| What is expected |
Exactly the lines between the line containing "ridge(bore_r, neck_r +" and the line containing "TURN = 2 * math.pi", together with those two lines, are to be output.

****

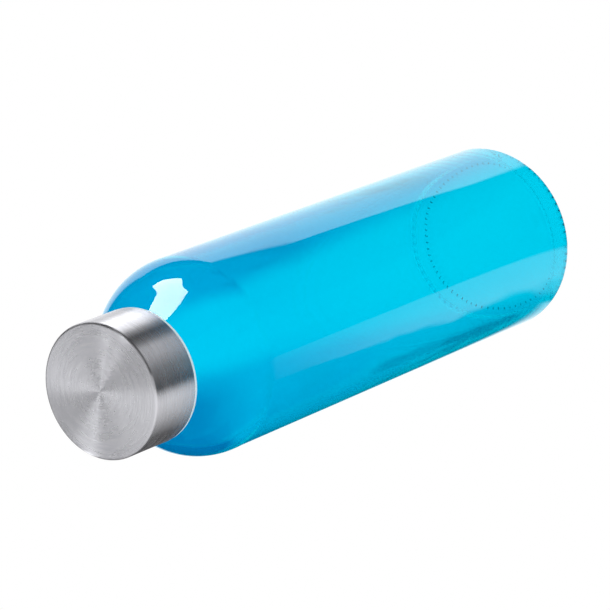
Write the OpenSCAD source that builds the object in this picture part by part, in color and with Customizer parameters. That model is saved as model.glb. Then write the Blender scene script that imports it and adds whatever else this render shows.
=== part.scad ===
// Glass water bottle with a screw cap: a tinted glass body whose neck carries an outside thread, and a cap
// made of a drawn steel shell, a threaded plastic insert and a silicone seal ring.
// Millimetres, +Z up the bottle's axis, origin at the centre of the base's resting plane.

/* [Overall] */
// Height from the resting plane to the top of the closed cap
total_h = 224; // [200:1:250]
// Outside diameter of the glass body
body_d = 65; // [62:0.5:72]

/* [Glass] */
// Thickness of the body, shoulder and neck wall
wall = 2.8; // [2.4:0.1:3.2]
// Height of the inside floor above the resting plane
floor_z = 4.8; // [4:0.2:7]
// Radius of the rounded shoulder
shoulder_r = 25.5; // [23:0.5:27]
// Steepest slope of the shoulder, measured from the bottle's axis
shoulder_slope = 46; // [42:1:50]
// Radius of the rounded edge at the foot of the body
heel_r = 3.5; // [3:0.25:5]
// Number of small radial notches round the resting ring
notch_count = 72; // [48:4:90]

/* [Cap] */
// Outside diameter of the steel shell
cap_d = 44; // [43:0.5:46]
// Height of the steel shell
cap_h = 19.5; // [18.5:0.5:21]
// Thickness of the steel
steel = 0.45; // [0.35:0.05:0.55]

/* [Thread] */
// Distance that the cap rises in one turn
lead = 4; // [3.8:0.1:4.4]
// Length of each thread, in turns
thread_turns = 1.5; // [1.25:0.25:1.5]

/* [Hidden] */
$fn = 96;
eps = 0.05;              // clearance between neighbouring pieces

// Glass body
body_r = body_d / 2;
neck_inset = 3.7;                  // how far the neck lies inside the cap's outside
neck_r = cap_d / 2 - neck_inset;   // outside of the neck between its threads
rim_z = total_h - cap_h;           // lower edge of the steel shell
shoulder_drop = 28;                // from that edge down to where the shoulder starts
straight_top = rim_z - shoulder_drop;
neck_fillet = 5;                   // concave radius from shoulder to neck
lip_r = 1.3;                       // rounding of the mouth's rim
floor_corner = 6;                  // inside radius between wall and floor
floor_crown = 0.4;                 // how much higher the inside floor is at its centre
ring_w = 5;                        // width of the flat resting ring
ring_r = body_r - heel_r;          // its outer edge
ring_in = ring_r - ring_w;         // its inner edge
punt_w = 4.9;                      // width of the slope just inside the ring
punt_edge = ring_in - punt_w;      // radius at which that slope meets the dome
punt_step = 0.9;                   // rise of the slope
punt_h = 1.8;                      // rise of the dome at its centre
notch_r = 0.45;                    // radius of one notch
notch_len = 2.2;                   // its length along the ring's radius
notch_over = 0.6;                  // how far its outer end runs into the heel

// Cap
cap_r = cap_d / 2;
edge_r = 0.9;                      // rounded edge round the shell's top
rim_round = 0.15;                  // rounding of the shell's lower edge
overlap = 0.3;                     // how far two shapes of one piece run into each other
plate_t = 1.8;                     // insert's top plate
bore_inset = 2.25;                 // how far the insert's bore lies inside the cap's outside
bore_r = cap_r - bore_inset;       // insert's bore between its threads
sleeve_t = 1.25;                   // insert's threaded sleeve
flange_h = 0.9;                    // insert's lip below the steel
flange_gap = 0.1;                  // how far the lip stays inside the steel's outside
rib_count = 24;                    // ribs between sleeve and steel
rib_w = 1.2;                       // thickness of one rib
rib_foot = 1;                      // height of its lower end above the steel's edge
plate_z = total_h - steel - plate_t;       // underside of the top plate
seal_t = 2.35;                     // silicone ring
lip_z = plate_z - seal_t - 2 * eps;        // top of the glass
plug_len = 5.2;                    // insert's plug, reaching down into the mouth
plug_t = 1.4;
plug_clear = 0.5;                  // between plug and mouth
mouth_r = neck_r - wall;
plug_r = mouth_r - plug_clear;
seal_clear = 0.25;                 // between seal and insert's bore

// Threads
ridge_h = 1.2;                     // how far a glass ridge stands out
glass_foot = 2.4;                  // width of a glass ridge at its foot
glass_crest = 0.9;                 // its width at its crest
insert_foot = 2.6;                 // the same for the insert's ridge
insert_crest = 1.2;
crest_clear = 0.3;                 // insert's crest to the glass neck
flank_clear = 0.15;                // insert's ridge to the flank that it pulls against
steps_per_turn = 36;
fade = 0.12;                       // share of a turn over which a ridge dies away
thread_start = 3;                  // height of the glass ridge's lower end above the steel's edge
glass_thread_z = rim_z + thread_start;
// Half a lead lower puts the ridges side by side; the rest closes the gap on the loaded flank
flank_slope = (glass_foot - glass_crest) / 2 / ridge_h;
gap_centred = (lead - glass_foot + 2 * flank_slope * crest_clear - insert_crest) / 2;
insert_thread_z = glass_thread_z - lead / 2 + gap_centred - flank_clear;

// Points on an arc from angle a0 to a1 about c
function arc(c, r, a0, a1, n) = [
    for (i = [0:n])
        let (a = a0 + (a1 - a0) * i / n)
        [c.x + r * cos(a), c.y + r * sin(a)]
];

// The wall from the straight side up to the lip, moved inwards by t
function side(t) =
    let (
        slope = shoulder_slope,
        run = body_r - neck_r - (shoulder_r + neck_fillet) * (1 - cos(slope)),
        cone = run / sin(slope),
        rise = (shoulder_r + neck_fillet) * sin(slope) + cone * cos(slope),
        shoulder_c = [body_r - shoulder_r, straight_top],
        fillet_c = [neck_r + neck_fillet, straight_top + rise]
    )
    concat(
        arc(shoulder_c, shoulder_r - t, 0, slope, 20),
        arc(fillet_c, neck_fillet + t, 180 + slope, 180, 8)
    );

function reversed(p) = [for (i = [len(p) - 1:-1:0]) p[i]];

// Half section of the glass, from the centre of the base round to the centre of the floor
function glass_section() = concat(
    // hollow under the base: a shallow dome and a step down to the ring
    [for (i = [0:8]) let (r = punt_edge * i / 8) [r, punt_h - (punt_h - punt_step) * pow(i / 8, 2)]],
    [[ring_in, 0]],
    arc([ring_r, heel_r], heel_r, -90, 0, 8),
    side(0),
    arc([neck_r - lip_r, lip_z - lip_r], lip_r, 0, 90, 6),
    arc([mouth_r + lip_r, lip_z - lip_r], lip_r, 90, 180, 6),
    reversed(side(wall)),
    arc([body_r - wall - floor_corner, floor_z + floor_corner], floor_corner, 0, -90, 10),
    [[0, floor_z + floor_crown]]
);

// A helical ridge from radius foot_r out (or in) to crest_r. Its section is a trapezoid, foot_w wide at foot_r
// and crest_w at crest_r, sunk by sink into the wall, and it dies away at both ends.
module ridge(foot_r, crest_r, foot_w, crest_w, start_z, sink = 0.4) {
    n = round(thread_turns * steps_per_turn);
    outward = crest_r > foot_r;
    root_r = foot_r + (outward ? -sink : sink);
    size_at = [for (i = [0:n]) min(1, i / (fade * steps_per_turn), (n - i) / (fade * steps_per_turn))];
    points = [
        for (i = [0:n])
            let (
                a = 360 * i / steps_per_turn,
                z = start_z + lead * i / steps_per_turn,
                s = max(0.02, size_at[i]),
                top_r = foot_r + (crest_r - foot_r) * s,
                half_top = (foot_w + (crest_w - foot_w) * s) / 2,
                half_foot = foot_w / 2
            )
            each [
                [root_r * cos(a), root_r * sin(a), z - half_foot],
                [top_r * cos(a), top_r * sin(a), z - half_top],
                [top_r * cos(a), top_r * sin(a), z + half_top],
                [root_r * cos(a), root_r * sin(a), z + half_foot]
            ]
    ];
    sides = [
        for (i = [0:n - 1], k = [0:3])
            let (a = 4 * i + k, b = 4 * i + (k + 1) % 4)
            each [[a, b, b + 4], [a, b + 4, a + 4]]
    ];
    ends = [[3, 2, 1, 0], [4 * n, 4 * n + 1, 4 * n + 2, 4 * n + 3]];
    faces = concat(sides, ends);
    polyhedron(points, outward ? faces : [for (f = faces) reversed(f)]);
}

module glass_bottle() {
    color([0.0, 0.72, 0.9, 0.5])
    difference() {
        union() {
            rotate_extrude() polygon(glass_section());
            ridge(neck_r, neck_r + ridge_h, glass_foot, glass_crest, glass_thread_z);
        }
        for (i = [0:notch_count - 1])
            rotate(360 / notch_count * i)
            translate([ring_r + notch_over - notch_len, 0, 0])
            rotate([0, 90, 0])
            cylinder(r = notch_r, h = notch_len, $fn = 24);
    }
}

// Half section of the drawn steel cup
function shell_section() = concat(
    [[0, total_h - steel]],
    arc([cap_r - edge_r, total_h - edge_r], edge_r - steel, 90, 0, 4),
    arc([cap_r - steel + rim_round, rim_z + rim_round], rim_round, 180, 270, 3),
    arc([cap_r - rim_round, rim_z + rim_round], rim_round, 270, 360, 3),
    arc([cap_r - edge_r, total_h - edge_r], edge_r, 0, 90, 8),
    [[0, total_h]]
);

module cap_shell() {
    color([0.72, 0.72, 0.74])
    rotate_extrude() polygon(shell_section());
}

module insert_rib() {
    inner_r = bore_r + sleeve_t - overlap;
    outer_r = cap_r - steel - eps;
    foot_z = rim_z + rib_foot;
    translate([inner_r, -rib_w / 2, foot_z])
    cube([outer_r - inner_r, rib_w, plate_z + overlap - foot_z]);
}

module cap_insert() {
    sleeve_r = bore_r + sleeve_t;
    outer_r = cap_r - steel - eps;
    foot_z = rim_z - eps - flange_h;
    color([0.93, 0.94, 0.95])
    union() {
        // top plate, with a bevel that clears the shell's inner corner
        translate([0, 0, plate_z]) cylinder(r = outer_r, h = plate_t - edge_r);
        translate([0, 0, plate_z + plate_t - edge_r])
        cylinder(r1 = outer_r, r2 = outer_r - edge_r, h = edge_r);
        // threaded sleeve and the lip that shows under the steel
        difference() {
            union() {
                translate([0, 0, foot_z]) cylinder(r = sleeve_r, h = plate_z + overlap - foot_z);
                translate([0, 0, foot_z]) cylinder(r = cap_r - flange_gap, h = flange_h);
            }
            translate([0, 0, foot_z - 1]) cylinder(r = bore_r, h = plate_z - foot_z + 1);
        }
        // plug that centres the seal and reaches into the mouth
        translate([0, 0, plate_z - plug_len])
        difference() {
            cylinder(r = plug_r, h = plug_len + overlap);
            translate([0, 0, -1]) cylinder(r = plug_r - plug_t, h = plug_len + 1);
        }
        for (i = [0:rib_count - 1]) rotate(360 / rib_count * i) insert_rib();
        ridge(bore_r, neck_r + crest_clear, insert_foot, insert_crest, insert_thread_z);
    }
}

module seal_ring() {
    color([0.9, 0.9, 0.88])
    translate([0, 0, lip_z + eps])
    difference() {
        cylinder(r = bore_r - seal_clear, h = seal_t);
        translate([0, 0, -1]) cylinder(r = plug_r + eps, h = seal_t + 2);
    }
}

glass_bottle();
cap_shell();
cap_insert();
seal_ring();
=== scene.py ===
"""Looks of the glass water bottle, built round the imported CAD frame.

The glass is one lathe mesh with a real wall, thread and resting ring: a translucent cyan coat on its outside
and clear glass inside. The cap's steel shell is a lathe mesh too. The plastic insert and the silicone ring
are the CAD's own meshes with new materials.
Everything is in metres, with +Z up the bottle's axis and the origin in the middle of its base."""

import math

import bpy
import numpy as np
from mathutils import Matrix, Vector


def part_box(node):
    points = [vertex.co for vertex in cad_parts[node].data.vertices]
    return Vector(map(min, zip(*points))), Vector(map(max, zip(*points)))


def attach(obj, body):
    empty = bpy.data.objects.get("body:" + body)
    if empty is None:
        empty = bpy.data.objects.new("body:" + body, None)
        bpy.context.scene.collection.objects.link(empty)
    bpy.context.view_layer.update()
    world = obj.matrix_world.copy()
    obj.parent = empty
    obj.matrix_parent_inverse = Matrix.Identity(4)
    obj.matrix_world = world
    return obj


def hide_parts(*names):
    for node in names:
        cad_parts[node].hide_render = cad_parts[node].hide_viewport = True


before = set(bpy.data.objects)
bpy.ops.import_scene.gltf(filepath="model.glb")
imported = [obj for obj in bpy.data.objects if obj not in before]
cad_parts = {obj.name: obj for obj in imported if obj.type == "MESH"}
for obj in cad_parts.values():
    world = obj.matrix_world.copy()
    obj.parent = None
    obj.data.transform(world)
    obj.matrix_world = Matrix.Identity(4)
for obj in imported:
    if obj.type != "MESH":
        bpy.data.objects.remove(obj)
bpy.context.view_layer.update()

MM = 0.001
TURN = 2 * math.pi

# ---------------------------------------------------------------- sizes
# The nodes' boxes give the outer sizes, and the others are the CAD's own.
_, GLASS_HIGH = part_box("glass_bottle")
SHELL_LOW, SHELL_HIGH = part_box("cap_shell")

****

| Result for this exercise |
        ridge(bore_r, neck_r + crest_clear, insert_foot, insert_crest, insert_thread_z);
    }
}

module seal_ring() {
    color([0.9, 0.9, 0.88])
    translate([0, 0, lip_z + eps])
    difference() {
        cylinder(r = bore_r - seal_clear, h = seal_t);
        translate([0, 0, -1]) cylinder(r = plug_r + eps, h = seal_t + 2);
    }
}

glass_bottle();
cap_shell();
cap_insert();
seal_ring();
=== scene.py ===
"""Looks of the glass water bottle, built round the imported CAD frame.

The glass is one lathe mesh with a real wall, thread and resting ring: a translucent cyan coat on its outside
and clear glass inside. The cap's steel shell is a lathe mesh too. The plastic insert and the silicone ring
are the CAD's own meshes with new materials.
Everything is in metres, with +Z up the bottle's axis and the origin in the middle of its base."""

import math

import bpy
import numpy as np
from mathutils import Matrix, Vector


def part_box(node):
    points = [vertex.co for vertex in cad_parts[node].data.vertices]
    return Vector(map(min, zip(*points))), Vector(map(max, zip(*points)))


def attach(obj, body):
    empty = bpy.data.objects.get("body:" + body)
    if empty is None:
        empty = bpy.data.objects.new("body:" + body, None)
        bpy.context.scene.collection.objects.link(empty)
    bpy.context.view_layer.update()
    world = obj.matrix_world.copy()
    obj.parent = empty
    obj.matrix_parent_inverse = Matrix.Identity(4)
    obj.matrix_world = world
    return obj


def hide_parts(*names):
    for node in names:
        cad_parts[node].hide_render = cad_parts[node].hide_viewport = True


before = set(bpy.data.objects)
bpy.ops.import_scene.gltf(filepath="model.glb")
imported = [obj for obj in bpy.data.objects if obj not in before]
cad_parts = {obj.name: obj for obj in imported if obj.type == "MESH"}
for obj in cad_parts.values():
    world = obj.matrix_world.copy()
    obj.parent = None
    obj.data.transform(world)
    obj.matrix_world = Matrix.Identity(4)
for obj in imported:
    if obj.type != "MESH":
        bpy.data.objects.remove(obj)
bpy.context.view_layer.update()

MM = 0.001
TURN = 2 * math.pi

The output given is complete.